When Camouflage Becomes a Strategy
Liu Bolin
Are human beings animals?
All chameleon species are able to change their skin color. Rattlesnake can bury most of the body in sand soil. Thus they can not only protect themselves but also have better access to food. There are many other animals, such as geckos, beetles and so on, which have also learnt to so deal with the environment and their enemies in the long fight of life and death. In order to survive, hiding is often key.
Human beings are not animals. Because they do not know how to protect themselves.
The last three thousand years of human civilization seem to illustrate that human beings develop in the destruction of their environment and in the exploitation of others. The cost of this brilliant human civilization is that humans forget they are still animals, they forget their own instincts.
Human beings seem to have forgotten that they still need to think how to survive. While mankind is enjoying its development, its own greed is digging its grave. In human society, it is not enough to hide in order to make oneself safe. The human race is under threat. Rather than saying that the human species plays a key role, it would be better to say that we are just killing ourselves with our own hands.
What it means to be human today is complicated by economic development. What disappears with death is the human body, but what is slowly weakened by rushed economic development is the human spirit. Because thinking is the meaning of life, the latter death is more terrible than the former. War in the first half of the last century and shifts in the global economy in the second half have weakened our capacity to create meaning. Whether directly or indirectly, wittingly or reluctantly, human beings, who thought themselves masters of the Earth, are now being controlled by the forces of nature.

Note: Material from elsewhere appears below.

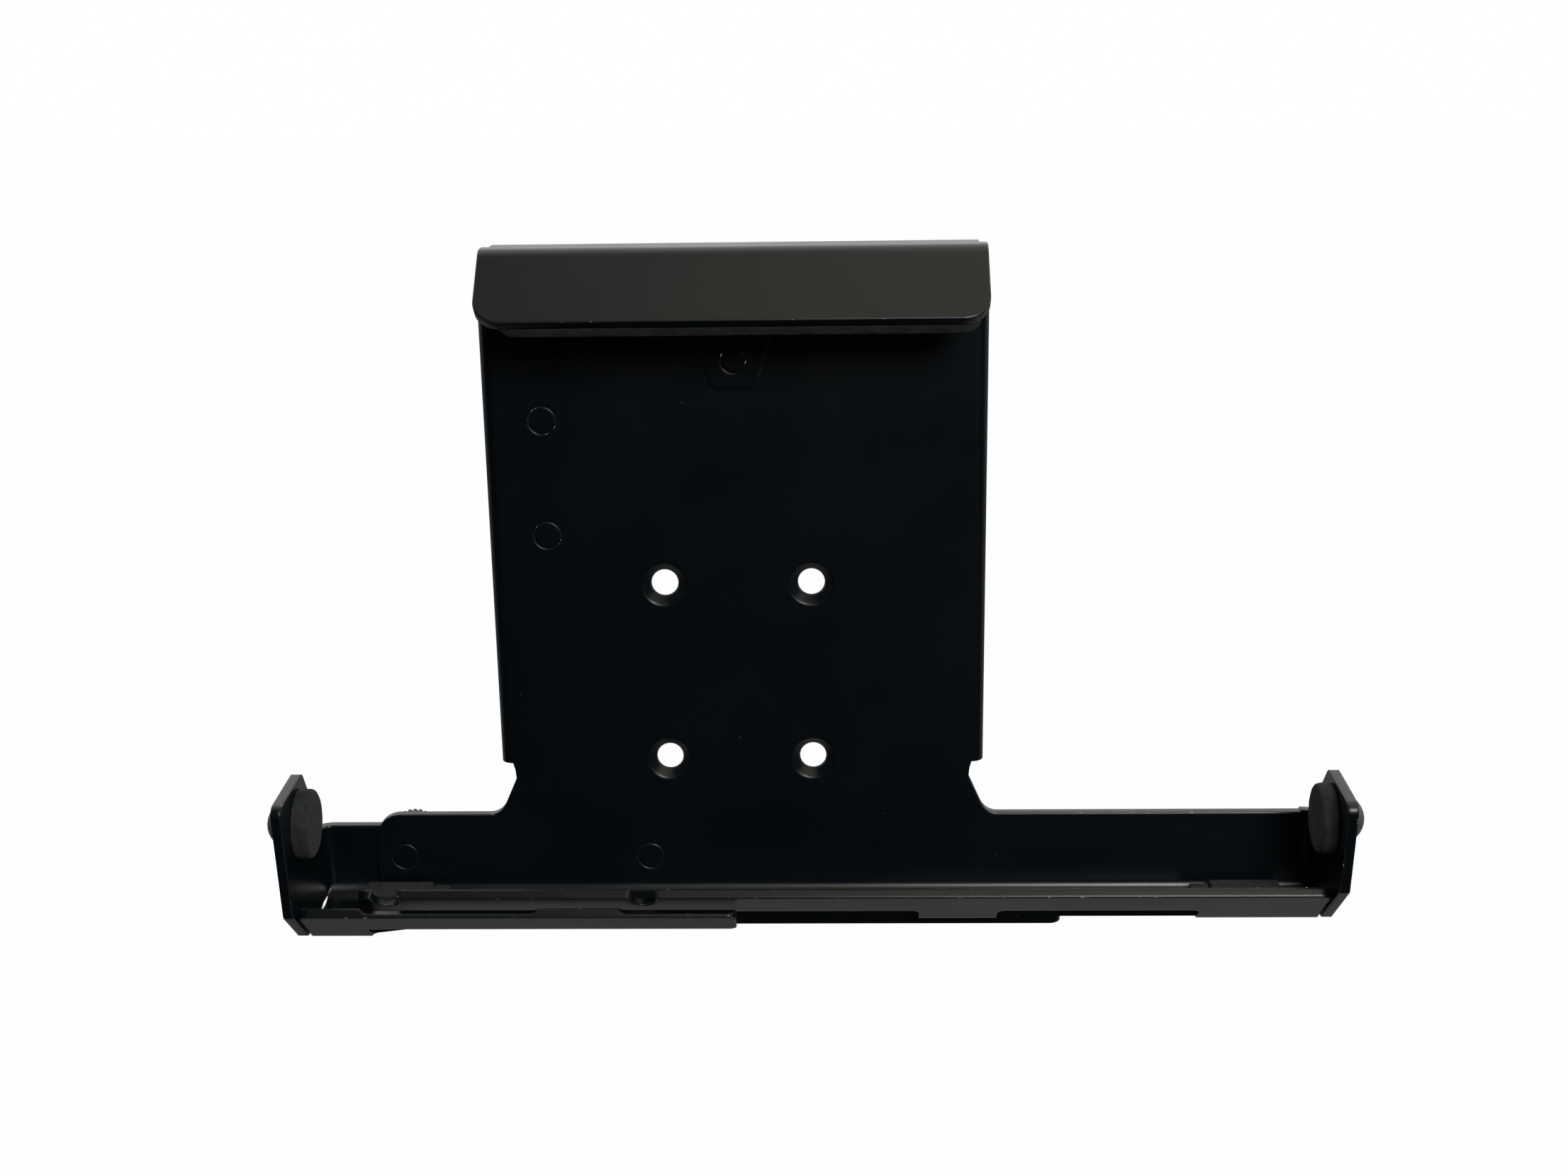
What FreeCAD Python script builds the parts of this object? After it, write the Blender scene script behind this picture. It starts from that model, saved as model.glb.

Human behaviour does illustrate this.
One hundred years ago, each Chinese man had a long plait on his back. At that time, this was normal. If a man had no plait or cut it short, it was a symbol of his innovative ideas. But now, the plait behind the back, which had in the meantime become a trademark of contemporary artist, is merely the patent of hairdressers, and maybe be disparaged by the majority of people with short hair. Long hair and plait themselves are meaningless. Their meaning depends on the outside environment. Human beings are born in society, and our thinking is determined by tradition. Human beings are so weak that their thinking is copied unconsciously by the next generation.
Mental enthrallment is more terrible than physical disappearance.
Sometimes I feel fortunate that I was not born in the 1950s. People of that generation have experienced everything, many experiences are common to the whole generation: first the mass cult of Chairman Mao, then the Cultural Revolution, an unconventional education or the lack of college education, the ‘iron rice bowl’ and being laid-off, public housing and the private ownership of houses, children going to school at their own expense and so on. The strength of culture and tradition can influence an entire generation’s thinking
Today the world views of different people’s are also different. Each person chooses his/her own way in the process of contacting outside world. I choose to merge myself into the environment. Rather than saying that I disappear in the environment, it would be better to say that the environment has eaten me up and I cannot choose to be active or passive.
In a context that empasizes cultural heritage, concealment is actually no place to hide.